According to the OECD, digital transformation increasingly depends not merely on adopting new technologies but on developing complementary capabilities including digital infrastructure, management practices and workforce skills. Organisations that combine these elements consistently outperform those pursuing technology in isolation.
The lesson is clear.
Technology alone is rarely the differentiator.
Execution is.
Infrastructure Has Become a Competitive Asset
Infrastructure was once viewed as an unavoidable operational expense.
Servers, networks, databases and cloud platforms existed largely to support applications.
Today, infrastructure itself has become strategic.

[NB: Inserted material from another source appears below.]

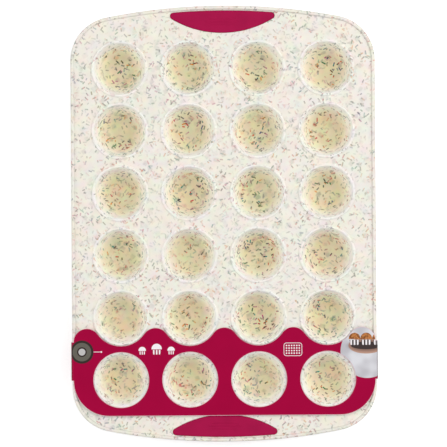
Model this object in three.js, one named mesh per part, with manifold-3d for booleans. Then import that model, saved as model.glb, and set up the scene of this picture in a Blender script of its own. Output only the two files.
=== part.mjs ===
// A mini muffin pan: a moulded silicone tray of small cups in a flat deck, a steel wire ring inside its
// rim, a coloured grip insert through the deck at each end, and a card sleeve round the front end.
// Millimetres, +Z up. The short side runs along X and the long side along Y, with the sleeve at the -Y end.
// The origin is on the table, under the middle of the tray.
import * as THREE from "three";
import { mergeVertices } from "three/addons/utils/BufferGeometryUtils.js";
import Module from "manifold-3d";

const wasm = await Module();
wasm.setup();

// Cups
const cupColumns = 4;
const cupRows = 6;
const cupMouthRadius = 23;
const cupFloorRadius = 15.6; // where the wall's line meets the floor
const cupDepth = 20; // from the deck's top
const cupBowlRadius = 16; // of the curve between wall and floor, inside
const cupBowlSteps = 2; // straight steps in that curve
const cupWall = 1.5;
const cupGapX = 16; // between the mouths of two cups in a row
const cupGapY = 10; // between the mouths of two rows
const lipWidth = 2.7; // of the raised ring round each mouth
const lipHeight = 1.2;
const lipBevel = 0.8; // on both edges of the raised ring
const cupSides = 16;

// Deck and rim
const deckThickness = 2;
const sideMargin = 21; // from the outer mouths to the tray's sides
const endMargin = 33.2; // from the outer mouths to the middle of the tray's ends
const cornerRadius = 40;
const endArcRadius = 555;
const rimRise = 1.6; // above the deck
const rimDrop = 2.4; // below the deck
const rimSides = 10;
const outlineSteps = 6; // straight steps in each arc of the tray's outline

// Steel wire in the rim, and the holes left by the pins that held it in the mould
const wireRadius = 1;
const wireCover = 0.7; // silicone beside the wire's channel
const wireSides = 8;
const pinHoleRadius = 1;
const pinHoleSides = 8;

// Grip inserts
const gripDepth = 20; // across the middle
const gripInnerRadius = 88; // of the edge that faces the cups
const gripTipRadius = 3;
const gripTipLeast = 0.2; // where a tip is drawn in past its own radius
const gripFromRim = 0.35;
const gripProud = 0.4; // above and below the flange
const gripPlate = 1; // depth of the rebates that take the insert's two plates
const gripHold = 2.5; // width of the flange held between the plates
const gripSteps = 8; // straight steps in each arc of a grip's outline
const flangeThickness = 4;
const flangeMargin = 2.5; // of thick flange round a grip

// Card sleeve
const cardThickness = 0.6;
const cardHoleMargin = 2.2; // from a cup's mouth to the card
const cardFrontMargin = 7.3; // from the holes to the front edge
const cardSideInset = 2.1; // of the face panel from the tray's side
const cardCornerRadius = 32;
const cardCrownRadius = 12.5; // of the tongues between two cups
const cardEndRadius = 12.3; // of the tongues beside the outer cups
const cardBandLength = 34; // of the part that wraps round the tray
const cardFootMargin = 4; // from the outer cups' feet to the lower folds
const cardSeamWidth = 16; // where the band's two ends are glued
const cardSteps = 8; // straight steps in each arc of the card's outline
const cardHoleSides = 24;

const fitGap = 0.3; // between pieces that seat in each other
const overrun = 1; // by which a cut runs past the face it opens
const samePoint = 0.001; // points nearer than this are one

// Places worked out from the sizes
const cupPitchX = 2 * cupMouthRadius + cupGapX;
const cupPitchY = 2 * cupMouthRadius + cupGapY;
const trayWidth = (cupColumns - 1) * cupPitchX + 2 * (cupMouthRadius + sideMargin);
const trayLength = (cupRows - 1) * cupPitchY + 2 * (cupMouthRadius + endMargin);
const cupXs = Array.from({ length: cupColumns }, (_, i) => (i - (cupColumns - 1) / 2) * cupPitchX);
const cupYs = Array.from({ length: cupRows }, (_, i) => (i - (cupRows - 1) / 2) * cupPitchY);
const lastCupX = cupXs[cupColumns - 1];
const footZ = cardThickness + fitGap;
const floorZ = footZ + cupWall;
const deckTopZ = floorZ + cupDepth;
const deckBottomZ = deckTopZ - deckThickness;
const flangeBottomZ = deckTopZ - flangeThickness;
const rimTopZ = deckTopZ + rimRise;
const rimBottomZ = deckBottomZ - rimDrop;
const wireZ = (rimTopZ + rimBottomZ) / 2;
const channelRadius = wireRadius + fitGap;
const rimWidth = 2 * (channelRadius + wireCover);
const endArcY = trayLength / 2 - endArcRadius;

function solidOf(geometry) {
  const bare = geometry.index ? geometry.toNonIndexed() : geometry.clone();
  for (const name of Object.keys(bare.attributes)) {
    if (name !== "position") bare.deleteAttribute(name);
  }
  const merged = mergeVertices(bare);
  const mesh = new wasm.Mesh({
    numProp: 3,
    vertProperties: merged.attributes.position.array,
    triVerts: new Uint32Array(merged.index.array),
  });
  return new wasm.Manifold(mesh);
}

function geometryOf(solid) {
  const mesh = solid.getMesh();
  const geometry = new THREE.BufferGeometry();
  geometry.setAttribute("position", new THREE.BufferAttribute(mesh.vertProperties, 3));
  geometry.setIndex(new THREE.BufferAttribute(mesh.triVerts, 1));
  return geometry;
}

// The points of a path made of arcs, each in equal steps, without those that repeat at the joins.
function pointsOf(path, steps) {
  const points = path.getPoints(steps / 2);
  return points.filter((p, i) => p.distanceTo(points[(i + 1) % points.length]) > samePoint);
}

// A flat plate: a closed outline in plan, from one height to another.
function plate(outline, bottom, top, holes = []) {
  const shape = new THREE.Shape(outline);
  shape.holes = holes.map((hole) => new THREE.Path(hole));
  const geometry = new THREE.ExtrudeGeometry(shape, { depth: top - bottom, bevelEnabled: false });
  return solidOf(geometry.translate(0, 0, bottom));
}

function lathe(profile) {
  const points = profile.map(([radius, height]) => new THREE.Vector2(radius, height));
  return solidOf(new THREE.LatheGeometry(points, cupSides).rotateX(Math.PI / 2));
}

// The tray's outline, drawn in by an inset: straight sides, round corners and shallow arcs at the ends.
function trayOutline(inset) {
  const cornerX = trayWidth / 2 - cornerRadius;
  const rise = Math.sqrt((endArcRadius - cornerRadius) ** 2 - cornerX ** 2);
  const turn = Math.atan2(rise, cornerX);
  const path = new THREE.Path();
  path.absarc(cornerX, endArcY + rise, cornerRadius - inset, 0, turn);
  path.absarc(0, endArcY, endArcRadius - inset, turn, Math.PI - turn);
  path.absarc(-cornerX, endArcY + rise, cornerRadius - inset, Math.PI - turn, Math.PI);
  const rear = pointsOf(path, outlineSteps);
  return [...rear, ...rear.map((p) => p.clone().negate())];
}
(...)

Artificial intelligence provides a useful example.
Many organisations rushed to experiment with generative AI after its rapid emergence. Some produced impressive demonstrations, while others struggled to scale projects beyond pilot programmes.
The difference often had little to do with the AI models themselves.

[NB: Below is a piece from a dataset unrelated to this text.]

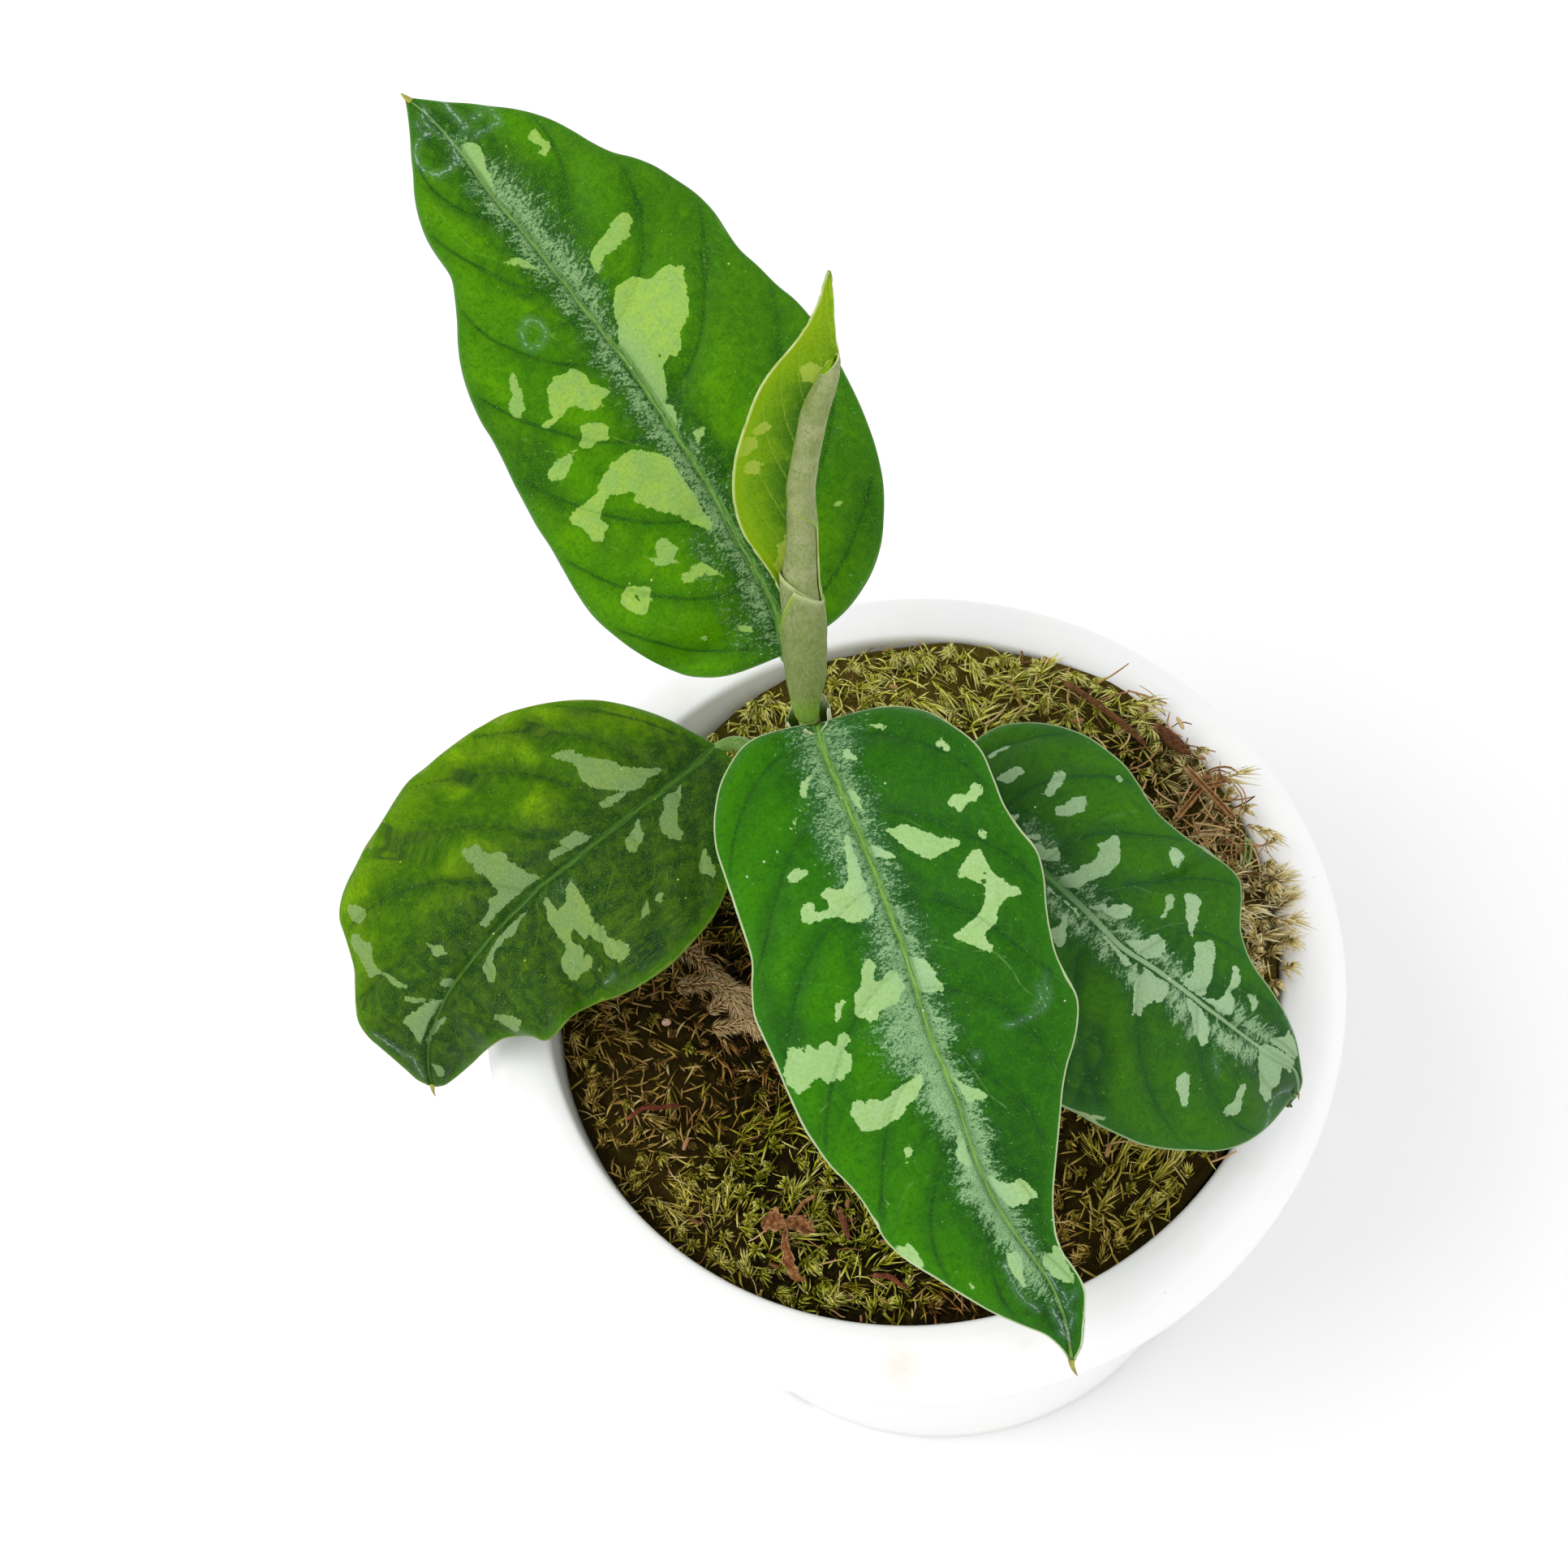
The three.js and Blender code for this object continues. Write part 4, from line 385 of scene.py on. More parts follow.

It depended on whether organisations already possessed clean data, secure systems, scalable computing environments and governance frameworks capable of supporting enterprise deployment.
Without these foundations, sophisticated technology quickly becomes expensive experimentation.
The World Bank recently described AI readiness through four essential pillars: connectivity, compute, context (high-quality data) and competency (skills). These foundations determine whether organisations can create long-term value from emerging technologies.
This reinforces an important reality.
Technology success increasingly belongs to organisations that prepare before they innovate.
Why Simplicity Is Becoming More Valuable
Technology ecosystems have grown dramatically more complex over the past decade.
Businesses now manage cloud services, software subscriptions, AI tools, cybersecurity platforms, collaboration systems and increasingly sophisticated data environments.
Complexity creates flexibility.
It also creates friction.
Every additional system introduces another integration point, another security consideration and another operational dependency.
Leading organisations are therefore pursuing simplification rather than expansion.
Instead of continuously adding technology, they are asking whether existing systems can work together more effectively.
This represents a subtle but significant change in mindset.
Competitive advantage is no longer measured by the number of technologies a company owns.
It is measured by how seamlessly those technologies operate together.
Recent enterprise research suggests that connected technology ecosystems built on simplification, orchestration and governance deliver stronger resilience than fragmented collections of independent digital tools.
For financial institutions especially, where operational continuity directly affects trust, simplicity increasingly represents sophistication rather than limitation.
Data Is Quietly Becoming the World's Most Valuable Operational Asset
Data has been described as the new oil for years.
The comparison, however, is increasingly incomplete.
Oil becomes valuable after extraction.
Data becomes valuable only after interpretation.
Every organisation collects information.
Relatively few consistently transform it into better decisions.
Artificial intelligence has amplified this distinction.
Models learn from data.
Automation depends on data.
Forecasting improves through data.
Risk management becomes more accurate through data.
Customer experiences become more personalised through data.
Yet the quality of outputs never exceeds the quality of inputs.
This explains why executives are investing heavily in governance rather than simply expanding data collection.
Reliable information has become more valuable than larger volumes of information.
The organisations succeeding with AI are often not those possessing the largest datasets but those maintaining the cleanest, most accessible and best-governed information environments.
That shift is transforming data management from an IT function into a strategic business capability.
Security Is No Longer Separate from Innovation
For many years, cybersecurity was treated as a defensive discipline.
Its role was protecting existing systems.
Today, cybersecurity has become an enabler of innovation itself.
Businesses cannot confidently deploy AI, cloud services or digital customer experiences without robust security architectures supporting them.
Every new capability introduces new forms of risk.
This is particularly relevant as AI systems begin making operational decisions rather than simply generating content.
Governance, transparency and security therefore become essential components of innovation.
Recent industry analysis highlights that enterprises adopting hybrid AI security approaches—balancing central intelligence with resilient independent controls—are often better positioned to manage rapidly evolving digital threats.
Trust increasingly determines adoption.
Customers embrace digital services when they believe those services will remain secure, available and reliable.
Technology without trust rarely scales.
The Rise of Quiet Automation
Automation has evolved considerably.
Early automation focused primarily on reducing repetitive work.
Modern automation increasingly supports better decision-making.
Businesses now automate workflows that once required substantial human coordination while enabling employees to concentrate on judgement, creativity and customer relationships.
This shift is changing organisational culture.
Rather than replacing expertise, effective automation amplifies it.
Employees spend less time locating information and more time interpreting it.
Managers receive faster insights.
Customers experience shorter waiting times.
Entire organisations become more responsive.
Importantly, customers rarely recognise the automation itself.
They simply notice that everything works more smoothly.
That invisible improvement often produces the strongest competitive advantage.